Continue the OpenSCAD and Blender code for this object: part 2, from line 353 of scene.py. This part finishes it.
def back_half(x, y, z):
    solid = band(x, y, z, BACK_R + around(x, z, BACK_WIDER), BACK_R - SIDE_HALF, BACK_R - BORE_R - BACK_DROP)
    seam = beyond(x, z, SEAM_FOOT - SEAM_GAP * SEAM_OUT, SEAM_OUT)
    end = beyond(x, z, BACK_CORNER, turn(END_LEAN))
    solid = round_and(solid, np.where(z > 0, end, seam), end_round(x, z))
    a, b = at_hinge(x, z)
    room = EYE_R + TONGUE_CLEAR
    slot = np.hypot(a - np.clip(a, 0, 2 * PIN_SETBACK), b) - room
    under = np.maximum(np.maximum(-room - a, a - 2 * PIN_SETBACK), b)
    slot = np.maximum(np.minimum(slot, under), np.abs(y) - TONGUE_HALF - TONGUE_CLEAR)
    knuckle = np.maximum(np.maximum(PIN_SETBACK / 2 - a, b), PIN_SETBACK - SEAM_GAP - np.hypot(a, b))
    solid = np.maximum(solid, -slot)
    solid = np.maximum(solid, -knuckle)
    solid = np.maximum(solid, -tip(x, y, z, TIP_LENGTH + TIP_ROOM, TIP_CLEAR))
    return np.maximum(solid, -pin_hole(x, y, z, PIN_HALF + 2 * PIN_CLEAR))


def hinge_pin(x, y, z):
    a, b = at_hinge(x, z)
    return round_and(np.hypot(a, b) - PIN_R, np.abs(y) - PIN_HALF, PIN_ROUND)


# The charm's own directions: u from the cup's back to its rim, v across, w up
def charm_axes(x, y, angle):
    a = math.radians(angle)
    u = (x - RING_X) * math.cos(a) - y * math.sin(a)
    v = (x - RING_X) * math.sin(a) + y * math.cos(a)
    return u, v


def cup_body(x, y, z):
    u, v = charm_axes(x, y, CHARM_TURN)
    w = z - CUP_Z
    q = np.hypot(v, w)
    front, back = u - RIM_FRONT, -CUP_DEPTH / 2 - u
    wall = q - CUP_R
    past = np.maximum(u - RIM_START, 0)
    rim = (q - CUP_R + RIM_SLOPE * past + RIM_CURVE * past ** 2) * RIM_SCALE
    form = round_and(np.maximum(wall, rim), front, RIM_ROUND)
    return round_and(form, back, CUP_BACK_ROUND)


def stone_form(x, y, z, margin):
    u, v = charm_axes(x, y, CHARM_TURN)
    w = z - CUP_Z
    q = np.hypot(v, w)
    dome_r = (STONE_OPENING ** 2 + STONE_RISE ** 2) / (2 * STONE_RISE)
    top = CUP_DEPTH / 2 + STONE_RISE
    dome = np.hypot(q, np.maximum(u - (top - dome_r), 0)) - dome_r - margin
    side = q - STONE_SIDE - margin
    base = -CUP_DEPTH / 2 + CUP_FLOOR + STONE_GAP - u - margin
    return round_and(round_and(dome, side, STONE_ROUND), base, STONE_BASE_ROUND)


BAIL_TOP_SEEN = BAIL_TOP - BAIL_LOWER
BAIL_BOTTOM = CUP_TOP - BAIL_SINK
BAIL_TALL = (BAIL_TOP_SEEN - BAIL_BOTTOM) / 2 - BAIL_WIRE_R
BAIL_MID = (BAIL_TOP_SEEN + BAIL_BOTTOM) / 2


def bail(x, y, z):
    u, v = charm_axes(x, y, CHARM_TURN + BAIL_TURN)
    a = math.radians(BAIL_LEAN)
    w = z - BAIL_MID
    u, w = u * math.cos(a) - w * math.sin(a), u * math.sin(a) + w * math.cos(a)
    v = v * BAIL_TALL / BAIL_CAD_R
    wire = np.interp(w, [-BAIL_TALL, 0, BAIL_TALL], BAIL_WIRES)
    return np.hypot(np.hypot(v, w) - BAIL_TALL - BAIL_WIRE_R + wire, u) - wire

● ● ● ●

(TASK DETAILS) Quote exactly the lines running from the start of the listing above through the line where "return np.maximum(solid, -pin_hole(x, y, z, PIN_HALF" is found, and output no other lines.

(RIGHT ANSWER)
Continue the OpenSCAD and Blender code for this object: part 2, from line 353 of scene.py. This part finishes it.
def back_half(x, y, z):
    solid = band(x, y, z, BACK_R + around(x, z, BACK_WIDER), BACK_R - SIDE_HALF, BACK_R - BORE_R - BACK_DROP)
    seam = beyond(x, z, SEAM_FOOT - SEAM_GAP * SEAM_OUT, SEAM_OUT)
    end = beyond(x, z, BACK_CORNER, turn(END_LEAN))
    solid = round_and(solid, np.where(z > 0, end, seam), end_round(x, z))
    a, b = at_hinge(x, z)
    room = EYE_R + TONGUE_CLEAR
    slot = np.hypot(a - np.clip(a, 0, 2 * PIN_SETBACK), b) - room
    under = np.maximum(np.maximum(-room - a, a - 2 * PIN_SETBACK), b)
    slot = np.maximum(np.minimum(slot, under), np.abs(y) - TONGUE_HALF - TONGUE_CLEAR)
    knuckle = np.maximum(np.maximum(PIN_SETBACK / 2 - a, b), PIN_SETBACK - SEAM_GAP - np.hypot(a, b))
    solid = np.maximum(solid, -slot)
    solid = np.maximum(solid, -knuckle)
    solid = np.maximum(solid, -tip(x, y, z, TIP_LENGTH + TIP_ROOM, TIP_CLEAR))
    return np.maximum(solid, -pin_hole(x, y, z, PIN_HALF + 2 * PIN_CLEAR))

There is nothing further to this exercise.